## WHAT IS REQUIRED
Write out every line of the material exactly as it appears.

*** DATA SUPPLIED

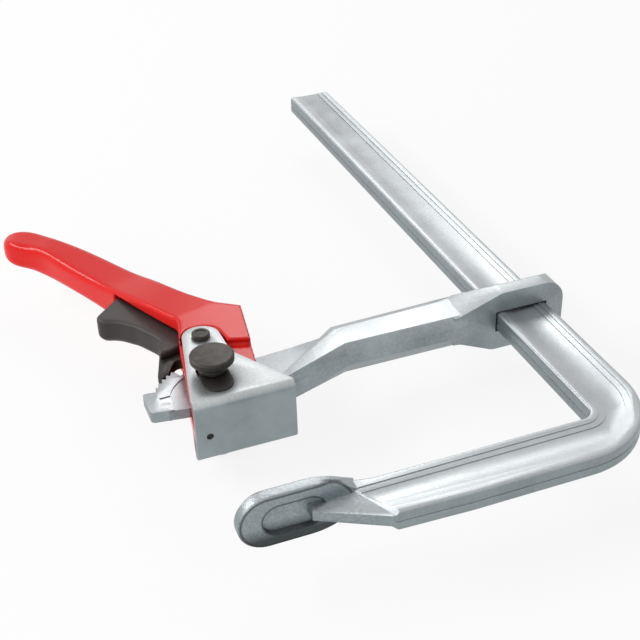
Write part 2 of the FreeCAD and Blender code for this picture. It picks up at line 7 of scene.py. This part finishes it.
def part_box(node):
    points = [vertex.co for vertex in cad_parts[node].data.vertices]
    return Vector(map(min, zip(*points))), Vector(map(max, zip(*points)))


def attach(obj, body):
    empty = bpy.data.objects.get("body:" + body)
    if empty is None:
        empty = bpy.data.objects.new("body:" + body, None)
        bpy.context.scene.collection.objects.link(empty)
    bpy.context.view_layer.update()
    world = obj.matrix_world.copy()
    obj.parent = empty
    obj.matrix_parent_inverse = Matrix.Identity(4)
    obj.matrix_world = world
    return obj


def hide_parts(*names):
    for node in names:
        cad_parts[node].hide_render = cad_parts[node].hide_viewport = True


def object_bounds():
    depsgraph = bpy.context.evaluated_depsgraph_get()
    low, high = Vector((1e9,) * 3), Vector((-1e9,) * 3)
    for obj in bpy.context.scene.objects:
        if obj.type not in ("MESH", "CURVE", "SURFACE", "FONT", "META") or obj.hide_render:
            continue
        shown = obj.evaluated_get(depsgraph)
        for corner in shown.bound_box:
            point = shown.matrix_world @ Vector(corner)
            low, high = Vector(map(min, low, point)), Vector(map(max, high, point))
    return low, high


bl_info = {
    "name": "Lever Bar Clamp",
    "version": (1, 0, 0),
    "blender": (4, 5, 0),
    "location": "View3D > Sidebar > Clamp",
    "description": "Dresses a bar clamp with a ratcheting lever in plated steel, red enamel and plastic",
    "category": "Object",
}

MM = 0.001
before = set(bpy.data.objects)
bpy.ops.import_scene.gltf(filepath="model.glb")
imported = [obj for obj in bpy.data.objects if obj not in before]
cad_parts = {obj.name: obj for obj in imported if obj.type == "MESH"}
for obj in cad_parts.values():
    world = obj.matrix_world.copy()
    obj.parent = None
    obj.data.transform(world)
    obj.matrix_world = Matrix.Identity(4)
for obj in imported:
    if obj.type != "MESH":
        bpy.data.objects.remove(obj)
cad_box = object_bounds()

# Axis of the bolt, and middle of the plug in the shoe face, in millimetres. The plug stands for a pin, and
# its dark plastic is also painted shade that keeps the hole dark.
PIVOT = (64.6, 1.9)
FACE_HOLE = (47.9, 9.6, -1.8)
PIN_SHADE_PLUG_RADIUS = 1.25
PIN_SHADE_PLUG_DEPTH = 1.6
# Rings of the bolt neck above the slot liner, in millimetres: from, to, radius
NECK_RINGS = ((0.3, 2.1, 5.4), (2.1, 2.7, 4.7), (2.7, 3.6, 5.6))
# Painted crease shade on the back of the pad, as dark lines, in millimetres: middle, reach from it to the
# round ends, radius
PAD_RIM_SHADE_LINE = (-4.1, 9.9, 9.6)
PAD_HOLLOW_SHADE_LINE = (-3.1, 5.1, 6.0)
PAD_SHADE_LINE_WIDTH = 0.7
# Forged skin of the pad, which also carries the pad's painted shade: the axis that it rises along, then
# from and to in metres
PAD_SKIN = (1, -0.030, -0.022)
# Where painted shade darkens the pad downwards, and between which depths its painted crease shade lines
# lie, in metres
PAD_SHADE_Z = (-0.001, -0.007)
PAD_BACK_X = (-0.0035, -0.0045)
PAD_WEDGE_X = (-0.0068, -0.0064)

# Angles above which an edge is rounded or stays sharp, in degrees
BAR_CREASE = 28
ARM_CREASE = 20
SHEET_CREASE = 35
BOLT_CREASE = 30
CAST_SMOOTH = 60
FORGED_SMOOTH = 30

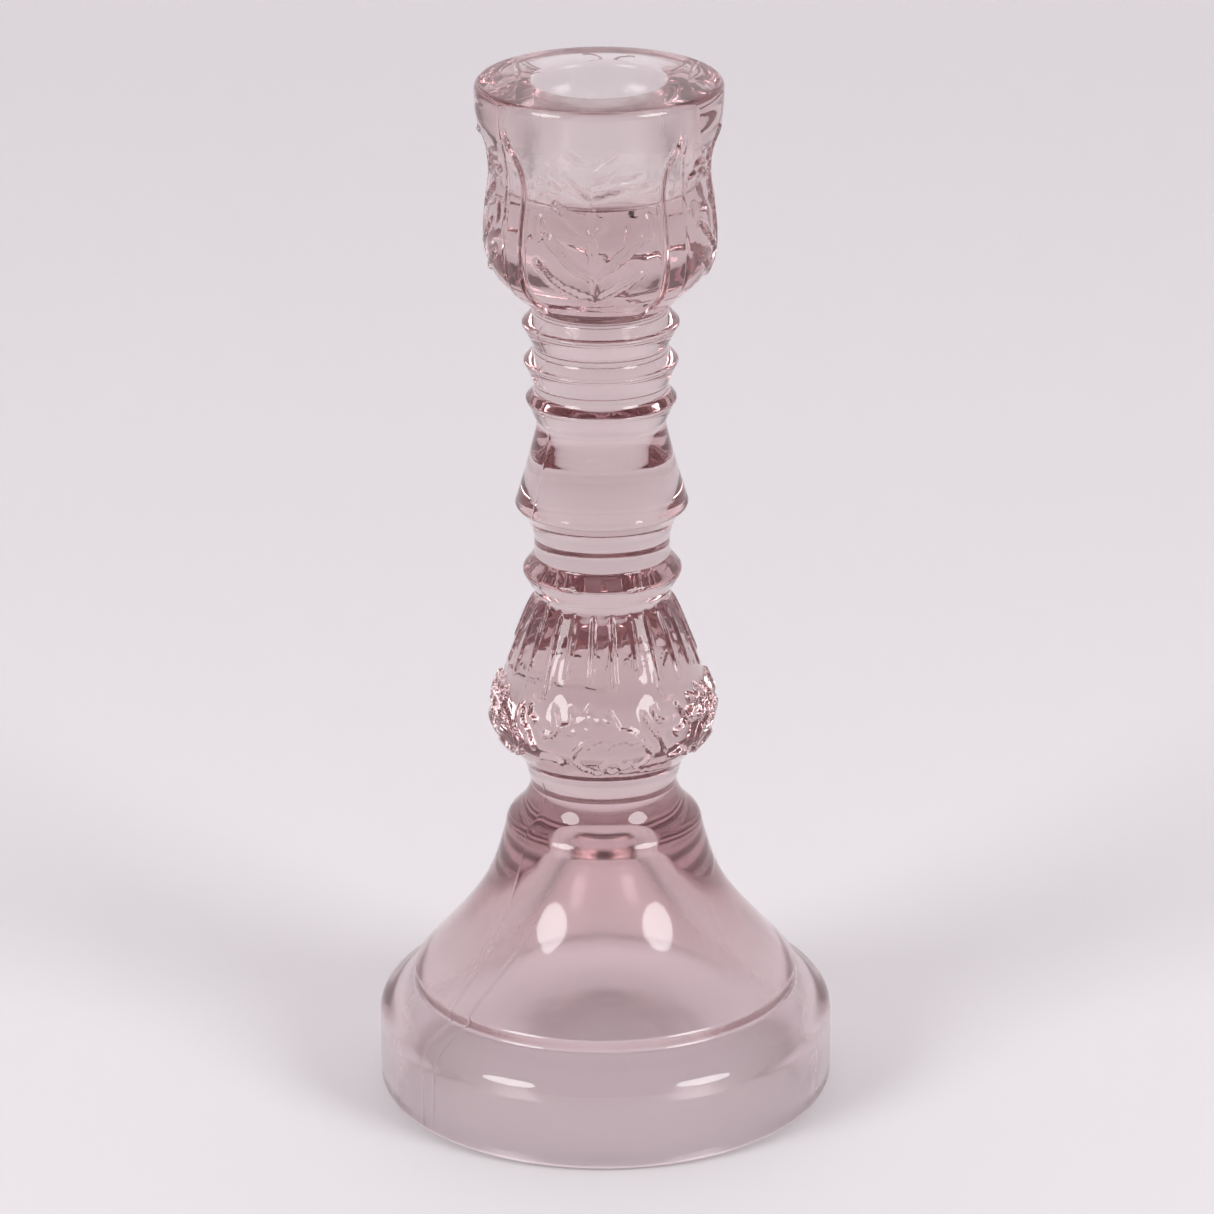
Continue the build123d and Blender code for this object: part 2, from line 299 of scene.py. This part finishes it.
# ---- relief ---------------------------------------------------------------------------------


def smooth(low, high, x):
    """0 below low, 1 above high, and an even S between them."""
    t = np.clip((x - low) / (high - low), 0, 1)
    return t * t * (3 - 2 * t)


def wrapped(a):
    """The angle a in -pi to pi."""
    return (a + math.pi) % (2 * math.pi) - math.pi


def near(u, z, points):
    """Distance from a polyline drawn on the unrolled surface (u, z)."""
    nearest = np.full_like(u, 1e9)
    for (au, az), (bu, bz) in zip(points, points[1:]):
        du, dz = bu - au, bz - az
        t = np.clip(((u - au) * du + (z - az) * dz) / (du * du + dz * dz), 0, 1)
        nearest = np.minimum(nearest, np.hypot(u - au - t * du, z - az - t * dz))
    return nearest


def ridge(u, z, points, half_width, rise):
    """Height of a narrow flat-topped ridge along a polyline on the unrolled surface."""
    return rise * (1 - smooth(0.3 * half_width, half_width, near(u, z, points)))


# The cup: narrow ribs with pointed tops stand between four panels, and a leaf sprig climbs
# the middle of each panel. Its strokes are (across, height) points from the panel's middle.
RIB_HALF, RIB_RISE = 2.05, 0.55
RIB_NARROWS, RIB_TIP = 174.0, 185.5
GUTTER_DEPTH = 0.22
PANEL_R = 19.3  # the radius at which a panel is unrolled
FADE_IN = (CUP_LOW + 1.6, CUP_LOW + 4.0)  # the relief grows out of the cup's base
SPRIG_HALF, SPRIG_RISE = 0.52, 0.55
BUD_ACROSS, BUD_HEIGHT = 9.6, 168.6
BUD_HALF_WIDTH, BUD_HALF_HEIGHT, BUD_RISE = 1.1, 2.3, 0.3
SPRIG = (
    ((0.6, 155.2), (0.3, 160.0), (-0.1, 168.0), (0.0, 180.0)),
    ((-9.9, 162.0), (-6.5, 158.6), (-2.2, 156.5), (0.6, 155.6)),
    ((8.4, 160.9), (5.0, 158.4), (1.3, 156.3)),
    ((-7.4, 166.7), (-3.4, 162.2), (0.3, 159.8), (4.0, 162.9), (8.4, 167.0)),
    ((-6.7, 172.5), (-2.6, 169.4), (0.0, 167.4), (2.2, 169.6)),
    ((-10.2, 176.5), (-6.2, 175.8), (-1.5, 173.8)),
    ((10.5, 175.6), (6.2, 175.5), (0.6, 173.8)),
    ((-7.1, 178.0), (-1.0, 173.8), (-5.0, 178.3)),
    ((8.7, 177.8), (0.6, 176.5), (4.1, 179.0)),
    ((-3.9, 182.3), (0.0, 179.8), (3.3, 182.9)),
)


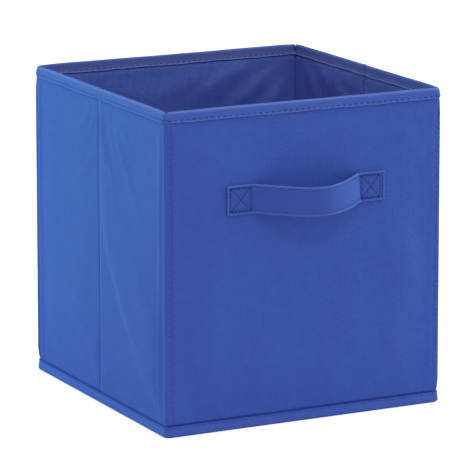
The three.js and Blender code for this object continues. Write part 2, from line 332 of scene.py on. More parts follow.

******

## FINAL ANSWER
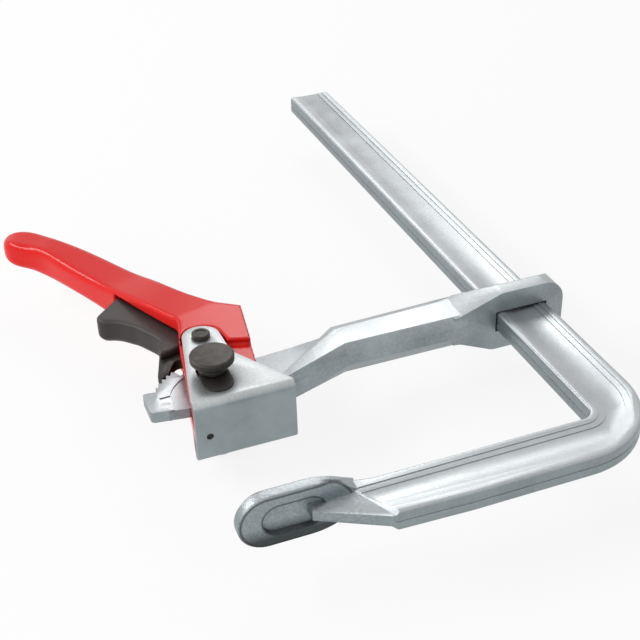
Write part 2 of the FreeCAD and Blender code for this picture. It picks up at line 7 of scene.py. This part finishes it.
def part_box(node):
    points = [vertex.co for vertex in cad_parts[node].data.vertices]
    return Vector(map(min, zip(*points))), Vector(map(max, zip(*points)))


def attach(obj, body):
    empty = bpy.data.objects.get("body:" + body)
    if empty is None:
        empty = bpy.data.objects.new("body:" + body, None)
        bpy.context.scene.collection.objects.link(empty)
    bpy.context.view_layer.update()
    world = obj.matrix_world.copy()
    obj.parent = empty
    obj.matrix_parent_inverse = Matrix.Identity(4)
    obj.matrix_world = world
    return obj


def hide_parts(*names):
    for node in names:
        cad_parts[node].hide_render = cad_parts[node].hide_viewport = True


def object_bounds():
    depsgraph = bpy.context.evaluated_depsgraph_get()
    low, high = Vector((1e9,) * 3), Vector((-1e9,) * 3)
    for obj in bpy.context.scene.objects:
        if obj.type not in ("MESH", "CURVE", "SURFACE", "FONT", "META") or obj.hide_render:
            continue
        shown = obj.evaluated_get(depsgraph)
        for corner in shown.bound_box:
            point = shown.matrix_world @ Vector(corner)
            low, high = Vector(map(min, low, point)), Vector(map(max, high, point))
    return low, high


bl_info = {
    "name": "Lever Bar Clamp",
    "version": (1, 0, 0),
    "blender": (4, 5, 0),
    "location": "View3D > Sidebar > Clamp",
    "description": "Dresses a bar clamp with a ratcheting lever in plated steel, red enamel and plastic",
    "category": "Object",
}

MM = 0.001
before = set(bpy.data.objects)
bpy.ops.import_scene.gltf(filepath="model.glb")
imported = [obj for obj in bpy.data.objects if obj not in before]
cad_parts = {obj.name: obj for obj in imported if obj.type == "MESH"}
for obj in cad_parts.values():
    world = obj.matrix_world.copy()
    obj.parent = None
    obj.data.transform(world)
    obj.matrix_world = Matrix.Identity(4)
for obj in imported:
    if obj.type != "MESH":
        bpy.data.objects.remove(obj)
cad_box = object_bounds()

# Axis of the bolt, and middle of the plug in the shoe face, in millimetres. The plug stands for a pin, and
# its dark plastic is also painted shade that keeps the hole dark.
PIVOT = (64.6, 1.9)
FACE_HOLE = (47.9, 9.6, -1.8)
PIN_SHADE_PLUG_RADIUS = 1.25
PIN_SHADE_PLUG_DEPTH = 1.6
# Rings of the bolt neck above the slot liner, in millimetres: from, to, radius
NECK_RINGS = ((0.3, 2.1, 5.4), (2.1, 2.7, 4.7), (2.7, 3.6, 5.6))
# Painted crease shade on the back of the pad, as dark lines, in millimetres: middle, reach from it to the
# round ends, radius
PAD_RIM_SHADE_LINE = (-4.1, 9.9, 9.6)
PAD_HOLLOW_SHADE_LINE = (-3.1, 5.1, 6.0)
PAD_SHADE_LINE_WIDTH = 0.7
# Forged skin of the pad, which also carries the pad's painted shade: the axis that it rises along, then
# from and to in metres
PAD_SKIN = (1, -0.030, -0.022)
# Where painted shade darkens the pad downwards, and between which depths its painted crease shade lines
# lie, in metres
PAD_SHADE_Z = (-0.001, -0.007)
PAD_BACK_X = (-0.0035, -0.0045)
PAD_WEDGE_X = (-0.0068, -0.0064)

# Angles above which an edge is rounded or stays sharp, in degrees
BAR_CREASE = 28
ARM_CREASE = 20
SHEET_CREASE = 35
BOLT_CREASE = 30
CAST_SMOOTH = 60
FORGED_SMOOTH = 30

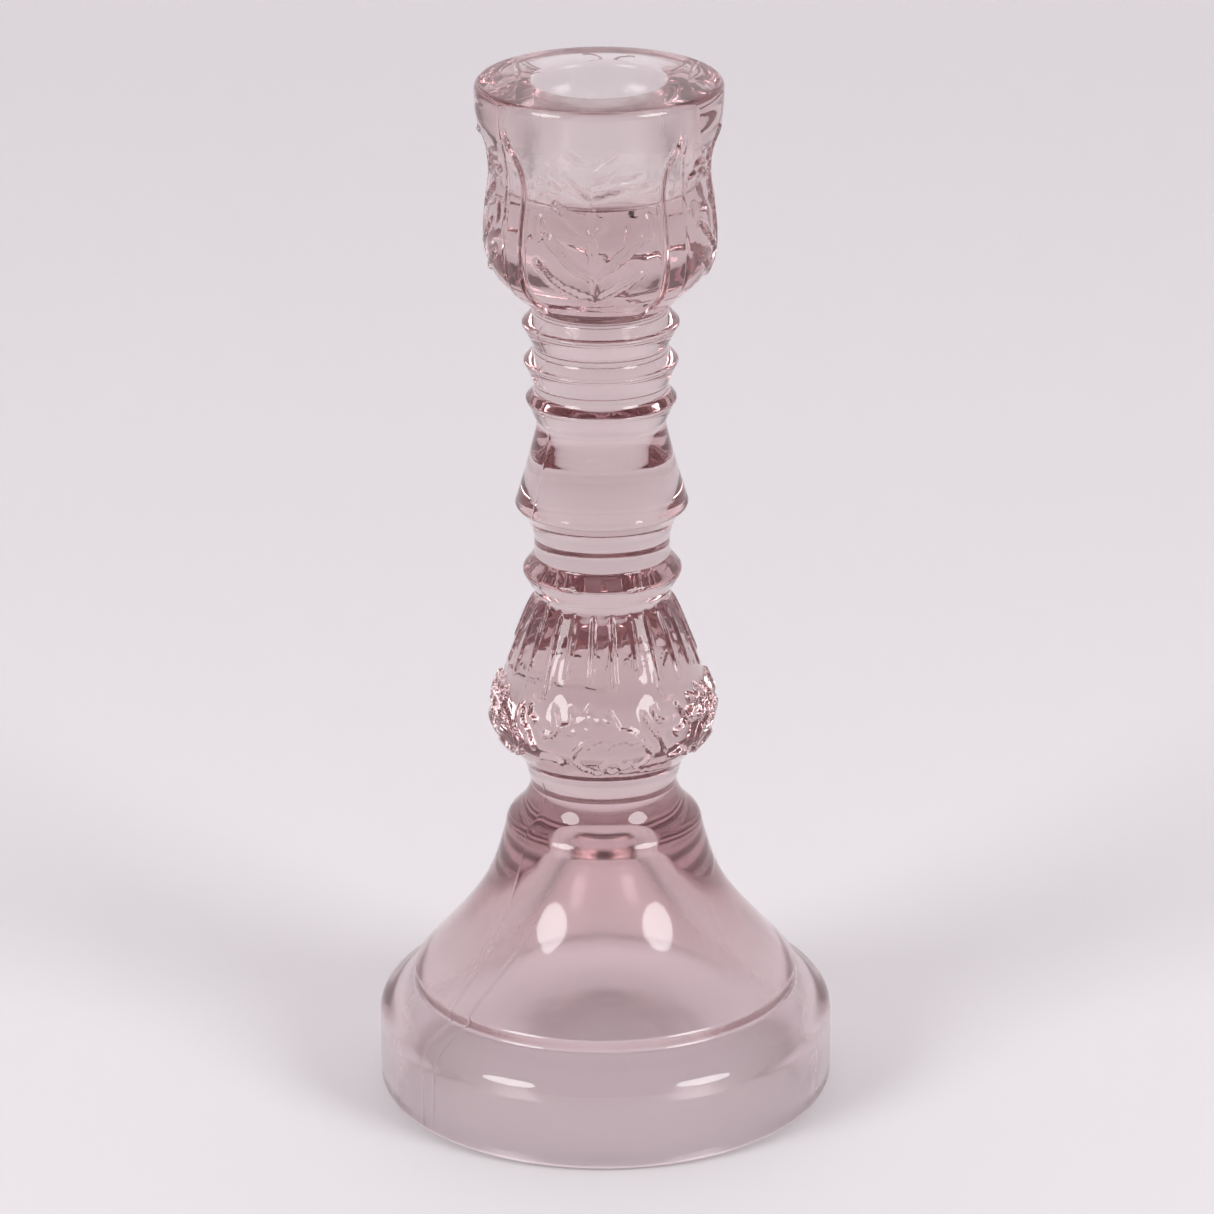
Continue the build123d and Blender code for this object: part 2, from line 299 of scene.py. This part finishes it.
# ---- relief ---------------------------------------------------------------------------------


def smooth(low, high, x):
    """0 below low, 1 above high, and an even S between them."""
    t = np.clip((x - low) / (high - low), 0, 1)
    return t * t * (3 - 2 * t)


def wrapped(a):
    """The angle a in -pi to pi."""
    return (a + math.pi) % (2 * math.pi) - math.pi


def near(u, z, points):
    """Distance from a polyline drawn on the unrolled surface (u, z)."""
    nearest = np.full_like(u, 1e9)
    for (au, az), (bu, bz) in zip(points, points[1:]):
        du, dz = bu - au, bz - az
        t = np.clip(((u - au) * du + (z - az) * dz) / (du * du + dz * dz), 0, 1)
        nearest = np.minimum(nearest, np.hypot(u - au - t * du, z - az - t * dz))
    return nearest


def ridge(u, z, points, half_width, rise):
    """Height of a narrow flat-topped ridge along a polyline on the unrolled surface."""
    return rise * (1 - smooth(0.3 * half_width, half_width, near(u, z, points)))


# The cup: narrow ribs with pointed tops stand between four panels, and a leaf sprig climbs
# the middle of each panel. Its strokes are (across, height) points from the panel's middle.
RIB_HALF, RIB_RISE = 2.05, 0.55
RIB_NARROWS, RIB_TIP = 174.0, 185.5
GUTTER_DEPTH = 0.22
PANEL_R = 19.3  # the radius at which a panel is unrolled
FADE_IN = (CUP_LOW + 1.6, CUP_LOW + 4.0)  # the relief grows out of the cup's base
SPRIG_HALF, SPRIG_RISE = 0.52, 0.55
BUD_ACROSS, BUD_HEIGHT = 9.6, 168.6
BUD_HALF_WIDTH, BUD_HALF_HEIGHT, BUD_RISE = 1.1, 2.3, 0.3
SPRIG = (
    ((0.6, 155.2), (0.3, 160.0), (-0.1, 168.0), (0.0, 180.0)),
    ((-9.9, 162.0), (-6.5, 158.6), (-2.2, 156.5), (0.6, 155.6)),
    ((8.4, 160.9), (5.0, 158.4), (1.3, 156.3)),
    ((-7.4, 166.7), (-3.4, 162.2), (0.3, 159.8), (4.0, 162.9), (8.4, 167.0)),
    ((-6.7, 172.5), (-2.6, 169.4), (0.0, 167.4), (2.2, 169.6)),
    ((-10.2, 176.5), (-6.2, 175.8), (-1.5, 173.8)),
    ((10.5, 175.6), (6.2, 175.5), (0.6, 173.8)),
    ((-7.1, 178.0), (-1.0, 173.8), (-5.0, 178.3)),
    ((8.7, 177.8), (0.6, 176.5), (4.1, 179.0)),
    ((-3.9, 182.3), (0.0, 179.8), (3.3, 182.9)),
)


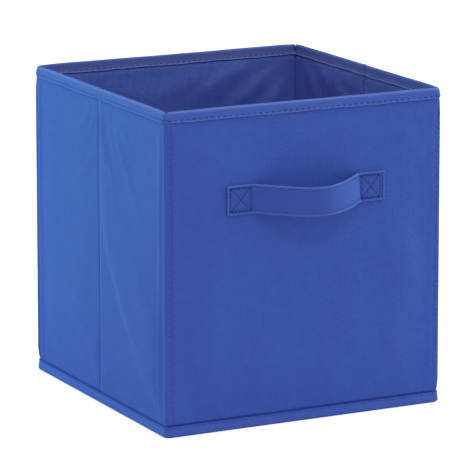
The three.js and Blender code for this object continues. Write part 2, from line 332 of scene.py on. More parts follow.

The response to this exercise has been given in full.